> WHAT TO WORK ON
Begin at the line containing "Write part 2" in the entries below and end at the line containing "return flat.reshape(-1, 3) / mm"; transcribe that range exactly and nothing outside it.

───── GIVEN DATA ─────

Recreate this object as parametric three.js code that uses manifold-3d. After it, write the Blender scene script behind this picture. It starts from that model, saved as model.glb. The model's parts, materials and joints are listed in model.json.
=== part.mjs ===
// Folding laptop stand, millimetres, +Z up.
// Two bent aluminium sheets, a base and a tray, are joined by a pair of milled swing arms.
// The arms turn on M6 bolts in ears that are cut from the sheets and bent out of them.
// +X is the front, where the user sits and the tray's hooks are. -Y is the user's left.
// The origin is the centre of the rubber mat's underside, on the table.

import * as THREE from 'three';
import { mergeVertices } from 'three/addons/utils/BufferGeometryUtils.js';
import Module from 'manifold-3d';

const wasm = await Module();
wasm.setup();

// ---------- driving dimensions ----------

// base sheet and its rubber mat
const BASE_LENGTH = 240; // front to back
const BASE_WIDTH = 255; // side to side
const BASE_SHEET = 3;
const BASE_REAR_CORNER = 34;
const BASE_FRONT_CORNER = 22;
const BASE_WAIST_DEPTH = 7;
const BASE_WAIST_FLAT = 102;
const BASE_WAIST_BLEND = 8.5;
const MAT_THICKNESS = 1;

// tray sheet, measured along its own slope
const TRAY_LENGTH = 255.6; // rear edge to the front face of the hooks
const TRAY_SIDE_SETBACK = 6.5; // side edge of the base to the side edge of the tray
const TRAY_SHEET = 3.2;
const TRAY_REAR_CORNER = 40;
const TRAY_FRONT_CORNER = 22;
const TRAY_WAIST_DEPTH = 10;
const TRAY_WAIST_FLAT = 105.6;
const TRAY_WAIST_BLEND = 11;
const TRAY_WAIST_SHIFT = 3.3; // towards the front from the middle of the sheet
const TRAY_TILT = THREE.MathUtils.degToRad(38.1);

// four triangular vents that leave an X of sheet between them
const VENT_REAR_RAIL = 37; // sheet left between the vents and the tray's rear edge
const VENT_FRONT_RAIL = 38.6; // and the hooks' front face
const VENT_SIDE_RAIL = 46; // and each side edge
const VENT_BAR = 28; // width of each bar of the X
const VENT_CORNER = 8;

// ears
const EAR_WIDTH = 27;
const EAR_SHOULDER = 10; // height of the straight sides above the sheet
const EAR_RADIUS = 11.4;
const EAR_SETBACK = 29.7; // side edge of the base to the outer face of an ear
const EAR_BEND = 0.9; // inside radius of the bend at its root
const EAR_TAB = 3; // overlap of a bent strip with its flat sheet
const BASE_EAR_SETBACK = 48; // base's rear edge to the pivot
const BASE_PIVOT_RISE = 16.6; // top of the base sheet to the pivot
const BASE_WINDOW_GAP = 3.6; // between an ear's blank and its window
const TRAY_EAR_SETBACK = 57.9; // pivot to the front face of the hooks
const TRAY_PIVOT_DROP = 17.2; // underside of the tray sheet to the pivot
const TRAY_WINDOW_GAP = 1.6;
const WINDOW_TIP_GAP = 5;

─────
───── GIVEN DATA ─────

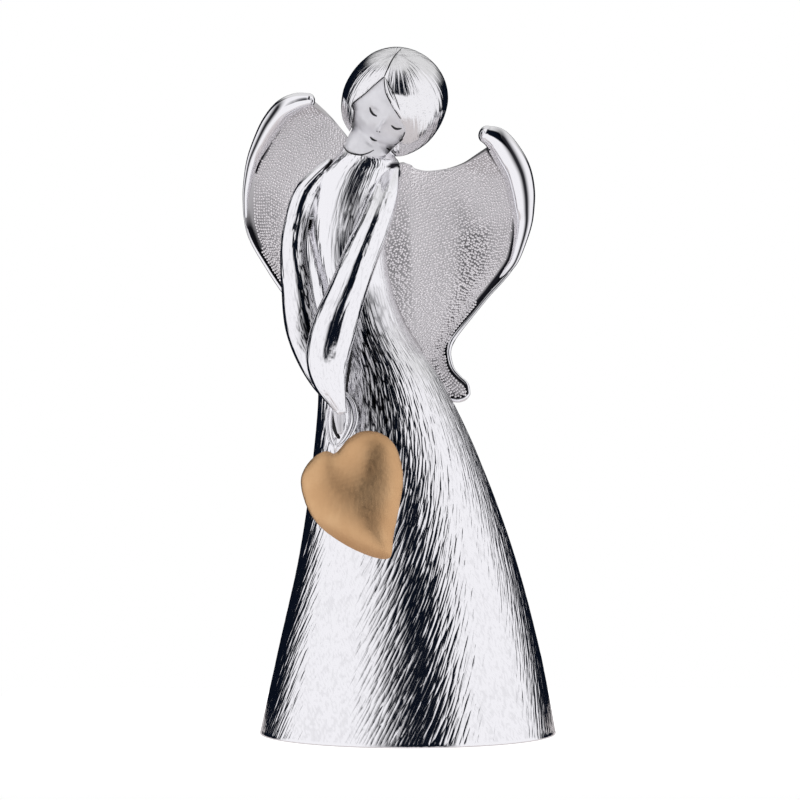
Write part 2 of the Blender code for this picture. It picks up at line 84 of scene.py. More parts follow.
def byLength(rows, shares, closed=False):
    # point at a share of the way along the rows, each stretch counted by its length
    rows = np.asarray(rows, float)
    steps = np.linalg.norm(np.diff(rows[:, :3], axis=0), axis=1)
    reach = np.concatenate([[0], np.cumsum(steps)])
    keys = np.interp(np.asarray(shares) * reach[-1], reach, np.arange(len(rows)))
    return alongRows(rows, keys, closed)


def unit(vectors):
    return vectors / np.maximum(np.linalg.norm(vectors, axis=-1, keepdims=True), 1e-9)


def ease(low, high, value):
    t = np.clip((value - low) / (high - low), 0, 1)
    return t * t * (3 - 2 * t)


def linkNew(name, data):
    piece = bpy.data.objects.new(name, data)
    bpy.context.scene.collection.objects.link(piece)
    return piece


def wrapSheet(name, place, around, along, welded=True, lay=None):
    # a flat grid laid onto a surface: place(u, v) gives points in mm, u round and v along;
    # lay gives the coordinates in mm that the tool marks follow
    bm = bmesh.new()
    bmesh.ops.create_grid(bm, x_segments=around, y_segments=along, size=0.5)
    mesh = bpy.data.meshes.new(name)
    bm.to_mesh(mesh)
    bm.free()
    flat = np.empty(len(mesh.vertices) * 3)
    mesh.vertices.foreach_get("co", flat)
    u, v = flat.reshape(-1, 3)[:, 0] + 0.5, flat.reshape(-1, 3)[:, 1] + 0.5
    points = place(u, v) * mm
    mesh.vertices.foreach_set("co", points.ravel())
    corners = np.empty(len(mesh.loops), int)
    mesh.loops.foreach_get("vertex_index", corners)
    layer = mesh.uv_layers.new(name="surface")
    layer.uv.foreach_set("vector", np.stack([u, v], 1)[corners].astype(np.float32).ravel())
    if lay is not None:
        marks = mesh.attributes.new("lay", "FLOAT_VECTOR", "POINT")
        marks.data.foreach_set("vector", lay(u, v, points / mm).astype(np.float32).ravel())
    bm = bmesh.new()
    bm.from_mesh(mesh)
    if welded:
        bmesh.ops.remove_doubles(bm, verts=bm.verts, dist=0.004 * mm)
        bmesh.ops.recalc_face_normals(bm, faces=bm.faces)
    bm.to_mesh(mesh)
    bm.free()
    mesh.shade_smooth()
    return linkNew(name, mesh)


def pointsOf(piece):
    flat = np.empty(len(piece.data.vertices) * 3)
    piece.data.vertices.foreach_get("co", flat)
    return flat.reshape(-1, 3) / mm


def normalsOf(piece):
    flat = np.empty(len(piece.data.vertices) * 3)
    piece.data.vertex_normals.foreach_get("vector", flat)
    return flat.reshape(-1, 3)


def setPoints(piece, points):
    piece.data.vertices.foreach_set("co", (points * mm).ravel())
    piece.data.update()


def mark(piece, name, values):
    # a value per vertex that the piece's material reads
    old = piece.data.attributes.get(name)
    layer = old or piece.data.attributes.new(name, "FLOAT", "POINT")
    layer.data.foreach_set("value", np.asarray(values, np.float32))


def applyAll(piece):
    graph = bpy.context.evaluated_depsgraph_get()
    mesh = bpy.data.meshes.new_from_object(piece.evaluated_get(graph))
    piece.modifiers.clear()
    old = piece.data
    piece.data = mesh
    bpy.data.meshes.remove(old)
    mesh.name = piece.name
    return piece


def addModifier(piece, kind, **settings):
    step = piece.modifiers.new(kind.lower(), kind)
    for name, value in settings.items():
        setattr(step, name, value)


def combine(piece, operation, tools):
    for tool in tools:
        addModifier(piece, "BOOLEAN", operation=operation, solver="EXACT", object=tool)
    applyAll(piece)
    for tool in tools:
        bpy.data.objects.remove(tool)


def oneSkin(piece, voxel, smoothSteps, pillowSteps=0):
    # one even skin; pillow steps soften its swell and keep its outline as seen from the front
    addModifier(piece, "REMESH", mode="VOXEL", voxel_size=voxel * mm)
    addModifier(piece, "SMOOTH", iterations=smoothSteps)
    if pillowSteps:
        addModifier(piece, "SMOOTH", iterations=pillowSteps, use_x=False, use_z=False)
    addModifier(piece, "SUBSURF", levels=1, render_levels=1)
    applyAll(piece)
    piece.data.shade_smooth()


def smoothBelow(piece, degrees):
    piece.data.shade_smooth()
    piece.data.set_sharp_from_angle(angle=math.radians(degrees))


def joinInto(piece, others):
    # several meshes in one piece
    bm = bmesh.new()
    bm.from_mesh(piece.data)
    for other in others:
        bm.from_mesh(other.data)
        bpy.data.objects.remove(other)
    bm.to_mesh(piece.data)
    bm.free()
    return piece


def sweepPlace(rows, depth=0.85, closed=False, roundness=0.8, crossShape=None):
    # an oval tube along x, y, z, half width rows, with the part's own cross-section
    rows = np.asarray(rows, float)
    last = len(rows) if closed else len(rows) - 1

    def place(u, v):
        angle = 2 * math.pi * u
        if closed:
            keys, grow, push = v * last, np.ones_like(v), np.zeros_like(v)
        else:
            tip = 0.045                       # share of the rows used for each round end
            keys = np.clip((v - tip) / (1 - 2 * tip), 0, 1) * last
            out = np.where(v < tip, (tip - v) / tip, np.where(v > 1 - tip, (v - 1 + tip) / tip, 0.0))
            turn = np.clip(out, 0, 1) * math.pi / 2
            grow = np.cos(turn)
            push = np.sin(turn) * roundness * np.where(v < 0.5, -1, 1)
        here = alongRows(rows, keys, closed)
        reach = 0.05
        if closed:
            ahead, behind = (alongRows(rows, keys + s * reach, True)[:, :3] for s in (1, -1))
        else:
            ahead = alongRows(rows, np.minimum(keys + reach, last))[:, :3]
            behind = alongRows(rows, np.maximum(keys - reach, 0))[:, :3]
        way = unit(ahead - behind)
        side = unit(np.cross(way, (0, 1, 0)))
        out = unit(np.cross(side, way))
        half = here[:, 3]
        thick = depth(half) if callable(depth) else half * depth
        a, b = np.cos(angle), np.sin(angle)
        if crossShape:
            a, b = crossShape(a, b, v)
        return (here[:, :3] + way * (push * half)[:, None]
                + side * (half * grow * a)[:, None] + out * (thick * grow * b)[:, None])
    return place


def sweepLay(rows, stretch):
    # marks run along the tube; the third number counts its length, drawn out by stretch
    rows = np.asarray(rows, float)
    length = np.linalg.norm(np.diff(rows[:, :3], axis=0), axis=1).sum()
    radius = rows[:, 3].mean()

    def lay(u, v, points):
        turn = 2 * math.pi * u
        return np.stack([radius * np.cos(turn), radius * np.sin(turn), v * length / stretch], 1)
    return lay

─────

> OUTPUT
Write part 2 of the Blender code for this picture. It picks up at line 84 of scene.py. More parts follow.
def byLength(rows, shares, closed=False):
    # point at a share of the way along the rows, each stretch counted by its length
    rows = np.asarray(rows, float)
    steps = np.linalg.norm(np.diff(rows[:, :3], axis=0), axis=1)
    reach = np.concatenate([[0], np.cumsum(steps)])
    keys = np.interp(np.asarray(shares) * reach[-1], reach, np.arange(len(rows)))
    return alongRows(rows, keys, closed)


def unit(vectors):
    return vectors / np.maximum(np.linalg.norm(vectors, axis=-1, keepdims=True), 1e-9)


def ease(low, high, value):
    t = np.clip((value - low) / (high - low), 0, 1)
    return t * t * (3 - 2 * t)


def linkNew(name, data):
    piece = bpy.data.objects.new(name, data)
    bpy.context.scene.collection.objects.link(piece)
    return piece


def wrapSheet(name, place, around, along, welded=True, lay=None):
    # a flat grid laid onto a surface: place(u, v) gives points in mm, u round and v along;
    # lay gives the coordinates in mm that the tool marks follow
    bm = bmesh.new()
    bmesh.ops.create_grid(bm, x_segments=around, y_segments=along, size=0.5)
    mesh = bpy.data.meshes.new(name)
    bm.to_mesh(mesh)
    bm.free()
    flat = np.empty(len(mesh.vertices) * 3)
    mesh.vertices.foreach_get("co", flat)
    u, v = flat.reshape(-1, 3)[:, 0] + 0.5, flat.reshape(-1, 3)[:, 1] + 0.5
    points = place(u, v) * mm
    mesh.vertices.foreach_set("co", points.ravel())
    corners = np.empty(len(mesh.loops), int)
    mesh.loops.foreach_get("vertex_index", corners)
    layer = mesh.uv_layers.new(name="surface")
    layer.uv.foreach_set("vector", np.stack([u, v], 1)[corners].astype(np.float32).ravel())
    if lay is not None:
        marks = mesh.attributes.new("lay", "FLOAT_VECTOR", "POINT")
        marks.data.foreach_set("vector", lay(u, v, points / mm).astype(np.float32).ravel())
    bm = bmesh.new()
    bm.from_mesh(mesh)
    if welded:
        bmesh.ops.remove_doubles(bm, verts=bm.verts, dist=0.004 * mm)
        bmesh.ops.recalc_face_normals(bm, faces=bm.faces)
    bm.to_mesh(mesh)
    bm.free()
    mesh.shade_smooth()
    return linkNew(name, mesh)


def pointsOf(piece):
    flat = np.empty(len(piece.data.vertices) * 3)
    piece.data.vertices.foreach_get("co", flat)
    return flat.reshape(-1, 3) / mm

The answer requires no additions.